Thursday, September 09, 2004

Labor Blog--And What It Means For Us

On this past Monday, Labor Day, Nathan Newman and Jordan Barab fittingly inaugurated a new blog devoted to labor issues. Mr Newman's work on labor issues is well-known and we've referred to it before (Phaedrus in particular has often used Newman as a resource). Mr Barab is new to us--to me, anyway--but he runs another blog, also devoted to labor issues, particularly worker safety, called Confined Space which is a gold mine of information and links.

We may be somewhat later than everyone else in welcoming them to the Resistance--we were working on other things on Labor Day--but our welcome is heartfelt nonetheless. Both Newman and Barab have far larger audiences and get a lot more exposure than we do, so the possibility exists that some of the things we've been talking about here will get somewhat wider distribution at last.
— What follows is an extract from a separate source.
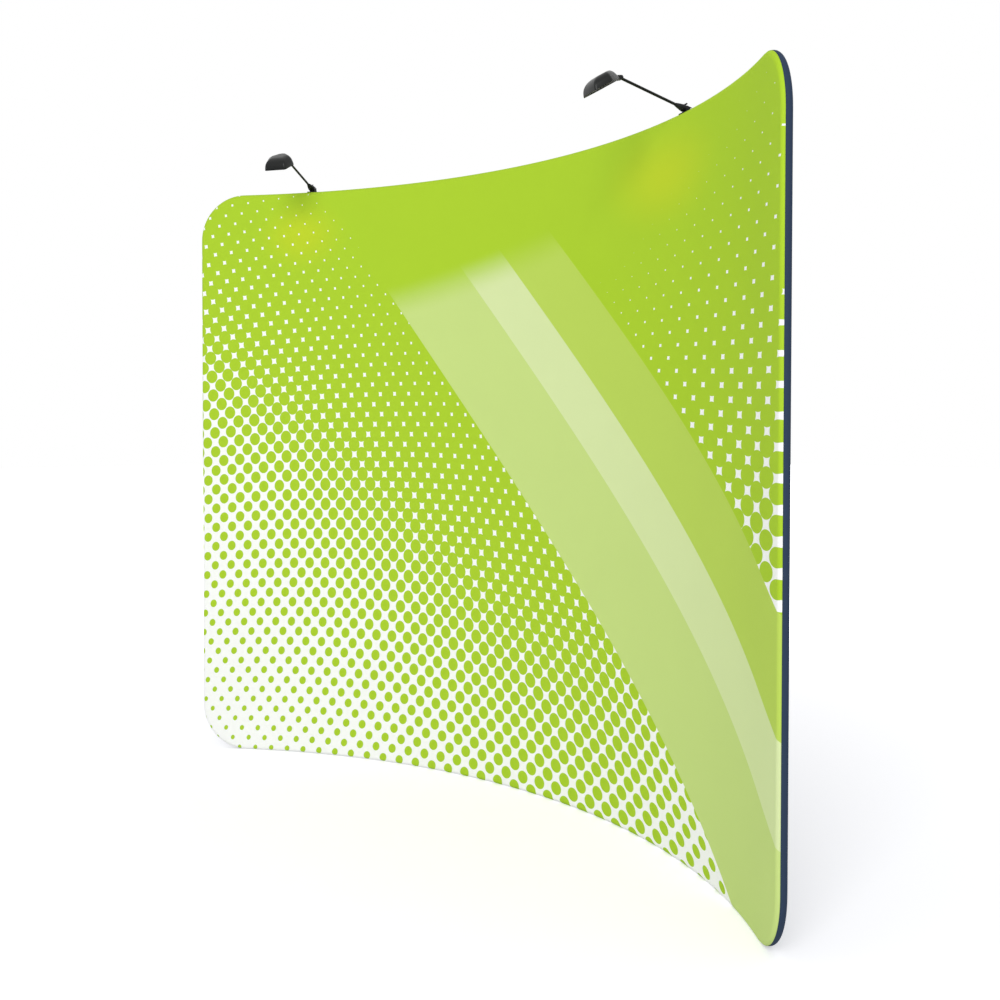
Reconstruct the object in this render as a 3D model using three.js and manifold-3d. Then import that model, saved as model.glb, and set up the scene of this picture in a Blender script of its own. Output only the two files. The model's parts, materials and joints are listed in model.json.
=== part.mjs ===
// Free-standing curved display wall: a printed stretch-fabric cover zipped over a frame of
// snap-together aluminium tubes, with two floodlights clamped on the top rail.
// Millimetres, +Z up. The concave, printed side faces -Y. The origin is on the floor,
// under the middle of the wall's bounding box.
import * as THREE from 'three';
import { mergeVertices } from 'three/addons/utils/BufferGeometryUtils.js';
import Module from 'manifold-3d';

const wasm = await Module();
wasm.setup();

// ---- driving dimensions ----
// wall
const WALL_WIDTH = 3000;
const WALL_HEIGHT = 2380;
const CURVE_RADIUS = 2150; // plan radius of the tubes' centre line
const CORNER_RADIUS = 175; // bend of the corner posts, whose plan is straight
const CHORDS = 24; // straight steps that the arc is drawn in, a multiple of 6
const CORNER_STEPS = 5;

// tubes
const TUBE_RADIUS = 15;
const TUBE_WALL = 1.5;
const TUBE_SIDES = 10;
const FIT_GAP = 0.3; // between pieces that touch
const LOOSE_GAP = 0.4; // between pieces that slide or lie on each other
const PAST = 3; // how far a cutting solid runs past the faces it cuts
const PIN_SIDES = 10;
const SWAGE_LENGTH = 65; // narrowed end that plugs into the next tube
const SWAGE_TAPER = 4;

// snap buttons
const BUTTON_PLACE = 32; // from the joint to the button's axis
const BUTTON_RADIUS = 4;
const BUTTON_SIDES = 8;
const BUTTON_RISE = 3.5; // how far it stands out of the outer tube
const BUTTON_FLANGE_RADIUS = 5.2;
const BUTTON_FLANGE_TOP = 9.6; // from the tube's axis
const BUTTON_FLANGE_THICKNESS = 0.8;
const BUTTON_CROWN = 1.4; // height of its pointed end
const SPRING_WIDTH = 7;
const SPRING_THICKNESS = 0.8;
const SPRING_LENGTH = 42;
const SPRING_PAD = 8;
const SPRING_BEND = 2.2; // height of the closed end
const SPRING_SEAT = 1.1; // from the bore to the flat lower leg

// centre post saddles
const SADDLE_LENGTH = 40;
const SADDLE_DEPTH = 11; // below the rail
const SADDLE_WRAP = THREE.MathUtils.degToRad(62);
const SPIGOT_LENGTH = 40;

// cover
const COVER_GAP = 0.6; // between the tubes and the fabric
const COVER_SKIN = 0.8;
const RIM_FLAT = THREE.MathUtils.degToRad(14.3); // half angle of the rim's flat under the wall
const SEAM_ANGLE = THREE.MathUtils.degToRad(25); // from the rim's outermost line to the front
const RIM_STEPS = 3; // steps of the rim from its flat to the back, and from the seam to the front
const SLIT_SIDE_GAP = 0.8;

// zip
const ZIP_HEIGHT = 45; // from the floor to the chain
const ZIP_TAPE_WIDTH = 30;
const ZIP_TAPE_THICKNESS = 0.8;
const ZIP_CHAIN_WIDTH = 6.5;
const ZIP_CHAIN_RISE = 1.8;
const ZIP_FREE_STEPS = 1; // steps of the arc left free at each end of it
const SLIDER_LENGTH = 15;
const SLIDER_WIDTH = 11.5;
const SLIDER_WALL = 1.6;
const PULL_LENGTH = 34;
const PULL_WIDTH = 8;
const PULL_THICKNESS = 1.8;
const BRIDGE_RADIUS = 1.1; // rod that the pull hangs on
const BRIDGE_RISE = 3.4; // its axis, from the slider's outer face
const BRIDGE_POST = 2;
const EYE_RADIUS = 2.9;
const EYE_WIDTH = 6;

// lamps: places along the wall's developed length, and angles above the horizontal
const LAMP_PLACES = { left_lamp: -1152, right_lamp: 808 };
const ARM_ELEVATION = THREE.MathUtils.degToRad(18);
const HEAD_ELEVATION = THREE.MathUtils.degToRad(-30);
const CLAMP_WIDTH = 34;
const CLAMP_WALL = 3.5;
const CLAMP_WRAP = THREE.MathUtils.degToRad(75); // where the upper hook ends, from the front
const SPINE_THICKNESS = 5;
const SPINE_ANGLE = 0.97 * Math.PI; // where the hook's outside meets the spine, from the front
const HAUNCH_REACH = 4; // slope between the spine and the block
const HAUNCH_RISE = 15;
const BLOCK_REACH = 42; // behind the rail's axis
const BLOCK_TOP = -28;
const BLOCK_BOTTOM = -50;
const WHEEL_RADIUS = 12;
const WHEEL_HEIGHT = 9.4;
const WHEEL_TOP = -34.3;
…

Let's hope, anyway.

However, as far as Trenches is concerned, this new wrinkle tends to focus down our goals even more tightly by freeing us from the necessity of following the daily news. Along with working class issues not strictly related to labor--and the usual trenchant commentary, of course--I'm going to try to use that freedom to document corporate abuses, tricks, and scams as they develop and from the horse's mouth. I'll also be reporting in-depth on individual cases of workers who have been fired or mistreated by their employers, injured or even killed while on the job. The first of these reports is in preparation now, and I'm hoping it will be ready after the weekend.
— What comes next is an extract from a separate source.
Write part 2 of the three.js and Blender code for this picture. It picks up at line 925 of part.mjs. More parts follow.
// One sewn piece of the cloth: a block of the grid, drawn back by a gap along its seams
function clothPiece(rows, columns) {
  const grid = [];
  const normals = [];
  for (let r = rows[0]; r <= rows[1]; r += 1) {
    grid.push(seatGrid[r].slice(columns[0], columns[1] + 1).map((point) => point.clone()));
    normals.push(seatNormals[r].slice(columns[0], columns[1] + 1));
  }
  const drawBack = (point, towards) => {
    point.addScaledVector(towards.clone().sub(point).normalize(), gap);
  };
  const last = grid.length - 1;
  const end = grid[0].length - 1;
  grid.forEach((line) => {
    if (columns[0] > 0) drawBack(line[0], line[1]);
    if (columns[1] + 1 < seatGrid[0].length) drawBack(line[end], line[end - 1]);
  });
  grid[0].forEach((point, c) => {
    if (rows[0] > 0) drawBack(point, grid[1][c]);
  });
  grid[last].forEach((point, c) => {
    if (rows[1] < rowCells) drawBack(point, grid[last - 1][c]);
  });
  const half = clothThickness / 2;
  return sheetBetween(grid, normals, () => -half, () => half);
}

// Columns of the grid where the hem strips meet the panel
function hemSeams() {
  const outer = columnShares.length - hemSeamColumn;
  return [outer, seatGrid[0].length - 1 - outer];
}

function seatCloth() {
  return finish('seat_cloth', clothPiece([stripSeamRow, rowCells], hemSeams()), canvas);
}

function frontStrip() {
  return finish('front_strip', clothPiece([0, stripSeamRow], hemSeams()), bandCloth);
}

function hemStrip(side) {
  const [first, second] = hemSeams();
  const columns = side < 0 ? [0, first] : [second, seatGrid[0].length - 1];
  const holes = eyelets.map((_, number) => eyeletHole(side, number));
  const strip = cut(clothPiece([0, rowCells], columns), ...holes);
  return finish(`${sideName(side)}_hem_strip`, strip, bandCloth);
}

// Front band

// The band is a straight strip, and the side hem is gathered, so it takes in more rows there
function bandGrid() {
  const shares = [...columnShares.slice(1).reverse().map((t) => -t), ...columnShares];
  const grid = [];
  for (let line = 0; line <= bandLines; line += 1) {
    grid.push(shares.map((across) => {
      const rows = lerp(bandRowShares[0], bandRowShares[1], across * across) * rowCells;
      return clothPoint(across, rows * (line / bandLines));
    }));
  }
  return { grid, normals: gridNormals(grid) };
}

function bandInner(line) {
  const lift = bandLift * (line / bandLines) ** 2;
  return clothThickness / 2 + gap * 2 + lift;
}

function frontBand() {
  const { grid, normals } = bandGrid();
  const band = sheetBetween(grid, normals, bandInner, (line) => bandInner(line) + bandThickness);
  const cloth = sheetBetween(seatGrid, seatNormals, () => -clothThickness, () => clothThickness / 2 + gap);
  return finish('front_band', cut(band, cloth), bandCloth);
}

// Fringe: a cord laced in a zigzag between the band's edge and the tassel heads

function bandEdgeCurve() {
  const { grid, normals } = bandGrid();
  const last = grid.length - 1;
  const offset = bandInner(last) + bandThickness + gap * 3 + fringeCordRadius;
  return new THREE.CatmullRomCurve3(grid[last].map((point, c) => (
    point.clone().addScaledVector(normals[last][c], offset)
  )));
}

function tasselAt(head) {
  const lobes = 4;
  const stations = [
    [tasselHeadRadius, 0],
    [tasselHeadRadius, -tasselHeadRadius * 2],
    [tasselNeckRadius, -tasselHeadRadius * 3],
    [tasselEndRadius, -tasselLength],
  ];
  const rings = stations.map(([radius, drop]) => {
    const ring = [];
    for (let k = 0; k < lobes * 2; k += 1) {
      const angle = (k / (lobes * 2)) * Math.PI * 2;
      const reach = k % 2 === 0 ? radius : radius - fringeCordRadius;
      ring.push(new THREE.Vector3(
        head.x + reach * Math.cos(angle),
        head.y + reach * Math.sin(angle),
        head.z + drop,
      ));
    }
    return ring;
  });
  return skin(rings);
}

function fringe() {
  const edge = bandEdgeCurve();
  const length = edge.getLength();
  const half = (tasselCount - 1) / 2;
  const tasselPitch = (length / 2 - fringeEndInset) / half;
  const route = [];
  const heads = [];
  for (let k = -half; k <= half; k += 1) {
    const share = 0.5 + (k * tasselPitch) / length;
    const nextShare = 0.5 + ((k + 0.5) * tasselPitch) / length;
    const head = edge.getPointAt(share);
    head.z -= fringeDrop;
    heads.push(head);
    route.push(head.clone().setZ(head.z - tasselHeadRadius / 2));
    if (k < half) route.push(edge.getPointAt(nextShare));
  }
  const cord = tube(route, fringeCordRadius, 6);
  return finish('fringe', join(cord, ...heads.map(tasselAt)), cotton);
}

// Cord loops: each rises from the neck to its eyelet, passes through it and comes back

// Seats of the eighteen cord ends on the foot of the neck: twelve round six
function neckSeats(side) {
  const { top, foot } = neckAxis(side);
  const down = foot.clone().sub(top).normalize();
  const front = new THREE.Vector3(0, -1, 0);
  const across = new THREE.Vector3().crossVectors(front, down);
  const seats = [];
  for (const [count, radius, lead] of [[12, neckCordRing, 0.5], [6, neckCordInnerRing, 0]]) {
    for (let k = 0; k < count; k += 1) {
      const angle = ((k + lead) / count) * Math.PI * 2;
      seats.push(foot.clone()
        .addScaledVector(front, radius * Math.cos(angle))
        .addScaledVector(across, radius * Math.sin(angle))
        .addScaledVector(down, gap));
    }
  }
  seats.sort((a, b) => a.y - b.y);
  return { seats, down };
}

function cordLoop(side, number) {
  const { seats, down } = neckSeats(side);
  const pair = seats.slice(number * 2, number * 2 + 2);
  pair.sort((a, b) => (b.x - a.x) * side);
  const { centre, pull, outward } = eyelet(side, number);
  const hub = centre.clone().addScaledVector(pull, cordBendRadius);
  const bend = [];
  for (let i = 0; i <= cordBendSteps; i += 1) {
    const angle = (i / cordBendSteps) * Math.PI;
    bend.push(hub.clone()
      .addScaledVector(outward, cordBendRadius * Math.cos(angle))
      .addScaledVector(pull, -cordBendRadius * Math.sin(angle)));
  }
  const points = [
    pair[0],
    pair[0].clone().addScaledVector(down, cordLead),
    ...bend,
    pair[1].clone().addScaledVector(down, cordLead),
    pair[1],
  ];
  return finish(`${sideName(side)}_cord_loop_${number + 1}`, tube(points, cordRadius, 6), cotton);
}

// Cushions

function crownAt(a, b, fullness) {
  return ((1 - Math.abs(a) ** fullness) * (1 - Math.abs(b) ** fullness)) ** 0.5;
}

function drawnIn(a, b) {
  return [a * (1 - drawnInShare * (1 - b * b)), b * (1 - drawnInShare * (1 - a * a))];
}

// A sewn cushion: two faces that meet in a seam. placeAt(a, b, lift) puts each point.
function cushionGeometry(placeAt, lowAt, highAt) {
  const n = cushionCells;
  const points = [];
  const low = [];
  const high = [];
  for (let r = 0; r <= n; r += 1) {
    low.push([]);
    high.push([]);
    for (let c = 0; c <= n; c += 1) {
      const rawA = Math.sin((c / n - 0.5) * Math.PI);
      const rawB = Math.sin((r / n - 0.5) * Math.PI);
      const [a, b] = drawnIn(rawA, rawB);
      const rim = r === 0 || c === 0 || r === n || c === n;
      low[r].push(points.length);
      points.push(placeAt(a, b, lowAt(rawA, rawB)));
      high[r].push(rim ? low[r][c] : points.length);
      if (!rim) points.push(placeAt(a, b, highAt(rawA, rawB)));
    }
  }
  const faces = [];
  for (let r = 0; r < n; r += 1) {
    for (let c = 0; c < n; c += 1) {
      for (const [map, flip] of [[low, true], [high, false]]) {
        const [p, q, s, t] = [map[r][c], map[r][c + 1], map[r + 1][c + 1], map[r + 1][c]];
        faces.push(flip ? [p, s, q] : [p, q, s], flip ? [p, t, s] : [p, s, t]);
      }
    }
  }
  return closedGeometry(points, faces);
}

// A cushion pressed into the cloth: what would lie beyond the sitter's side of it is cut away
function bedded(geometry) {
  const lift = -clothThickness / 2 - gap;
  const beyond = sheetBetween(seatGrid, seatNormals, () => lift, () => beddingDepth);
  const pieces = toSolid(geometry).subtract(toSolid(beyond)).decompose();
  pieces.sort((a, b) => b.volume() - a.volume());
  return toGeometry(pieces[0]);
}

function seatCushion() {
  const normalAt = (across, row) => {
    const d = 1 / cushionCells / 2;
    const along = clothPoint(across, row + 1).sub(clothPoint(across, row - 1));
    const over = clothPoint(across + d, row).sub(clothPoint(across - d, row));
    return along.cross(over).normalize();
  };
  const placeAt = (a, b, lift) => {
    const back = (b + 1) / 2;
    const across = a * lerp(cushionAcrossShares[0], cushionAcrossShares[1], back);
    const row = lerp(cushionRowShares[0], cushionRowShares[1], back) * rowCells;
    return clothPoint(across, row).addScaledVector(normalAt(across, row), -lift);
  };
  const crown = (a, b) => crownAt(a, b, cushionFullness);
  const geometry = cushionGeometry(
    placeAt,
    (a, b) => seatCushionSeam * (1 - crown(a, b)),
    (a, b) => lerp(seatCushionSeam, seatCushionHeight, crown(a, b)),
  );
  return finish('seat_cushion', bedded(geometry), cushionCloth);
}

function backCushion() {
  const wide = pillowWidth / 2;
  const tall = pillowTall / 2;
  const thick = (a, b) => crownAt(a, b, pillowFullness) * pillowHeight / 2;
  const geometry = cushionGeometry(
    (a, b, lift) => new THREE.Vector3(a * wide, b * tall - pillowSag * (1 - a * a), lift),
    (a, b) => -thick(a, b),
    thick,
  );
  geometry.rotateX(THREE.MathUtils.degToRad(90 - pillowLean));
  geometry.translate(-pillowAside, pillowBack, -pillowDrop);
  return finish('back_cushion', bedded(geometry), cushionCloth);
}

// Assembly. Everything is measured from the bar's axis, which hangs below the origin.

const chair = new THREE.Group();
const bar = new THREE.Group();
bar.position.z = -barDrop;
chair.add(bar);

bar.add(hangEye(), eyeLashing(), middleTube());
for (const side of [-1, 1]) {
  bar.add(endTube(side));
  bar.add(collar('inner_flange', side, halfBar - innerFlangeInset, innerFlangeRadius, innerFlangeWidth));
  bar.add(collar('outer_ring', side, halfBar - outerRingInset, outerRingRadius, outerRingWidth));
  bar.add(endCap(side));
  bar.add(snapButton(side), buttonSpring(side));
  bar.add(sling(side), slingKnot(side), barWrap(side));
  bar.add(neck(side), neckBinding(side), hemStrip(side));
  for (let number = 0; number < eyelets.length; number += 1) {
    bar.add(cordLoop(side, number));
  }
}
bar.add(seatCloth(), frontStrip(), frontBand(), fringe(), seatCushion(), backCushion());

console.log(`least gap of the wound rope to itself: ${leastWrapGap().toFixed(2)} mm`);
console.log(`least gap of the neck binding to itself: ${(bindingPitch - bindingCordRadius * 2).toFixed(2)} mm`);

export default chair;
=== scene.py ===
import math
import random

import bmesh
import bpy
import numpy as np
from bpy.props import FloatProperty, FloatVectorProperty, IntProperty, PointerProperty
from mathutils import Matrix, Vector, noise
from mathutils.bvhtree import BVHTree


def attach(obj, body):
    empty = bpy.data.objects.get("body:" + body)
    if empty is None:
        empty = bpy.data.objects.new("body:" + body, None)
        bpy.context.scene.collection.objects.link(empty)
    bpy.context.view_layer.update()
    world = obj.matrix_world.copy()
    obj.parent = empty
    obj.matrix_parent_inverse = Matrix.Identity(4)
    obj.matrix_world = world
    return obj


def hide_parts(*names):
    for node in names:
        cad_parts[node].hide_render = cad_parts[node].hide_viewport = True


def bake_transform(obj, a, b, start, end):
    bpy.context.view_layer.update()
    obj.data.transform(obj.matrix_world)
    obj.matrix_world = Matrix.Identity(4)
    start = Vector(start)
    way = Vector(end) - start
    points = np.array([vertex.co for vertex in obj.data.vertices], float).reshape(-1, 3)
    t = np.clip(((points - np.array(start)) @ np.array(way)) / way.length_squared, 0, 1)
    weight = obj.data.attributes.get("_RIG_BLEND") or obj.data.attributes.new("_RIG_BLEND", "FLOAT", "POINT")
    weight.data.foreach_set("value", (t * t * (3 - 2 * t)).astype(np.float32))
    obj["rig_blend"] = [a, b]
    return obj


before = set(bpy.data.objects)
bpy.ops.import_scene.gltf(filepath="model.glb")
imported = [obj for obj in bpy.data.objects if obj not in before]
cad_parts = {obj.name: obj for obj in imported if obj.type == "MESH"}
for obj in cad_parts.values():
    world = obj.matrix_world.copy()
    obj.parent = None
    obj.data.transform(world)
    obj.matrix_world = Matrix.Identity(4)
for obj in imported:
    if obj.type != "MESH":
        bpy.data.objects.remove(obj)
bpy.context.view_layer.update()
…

These reports are liable to be a good deal longer than you're used to, and may even be split into several different posts over the course of a week. The idea is to get a clearer picture, from ground-level, of what's going on with workers in the wake of massive regulatory rollbacks and corporate control of the machinery of govt by concentrating on single incidents and individual stories that shed light on the true overall situation of the working class.

Nobody tells our stories. We have no modern-day Upton Sinclairs or Lincoln Steffins' galvanizing public opinion with stories, articles, and books in the mainstream press. We are almost never heard, and even on the rare occasions when we are, no one listens. I don't expect to change that, but I'd sure like to help make us harder to ignore.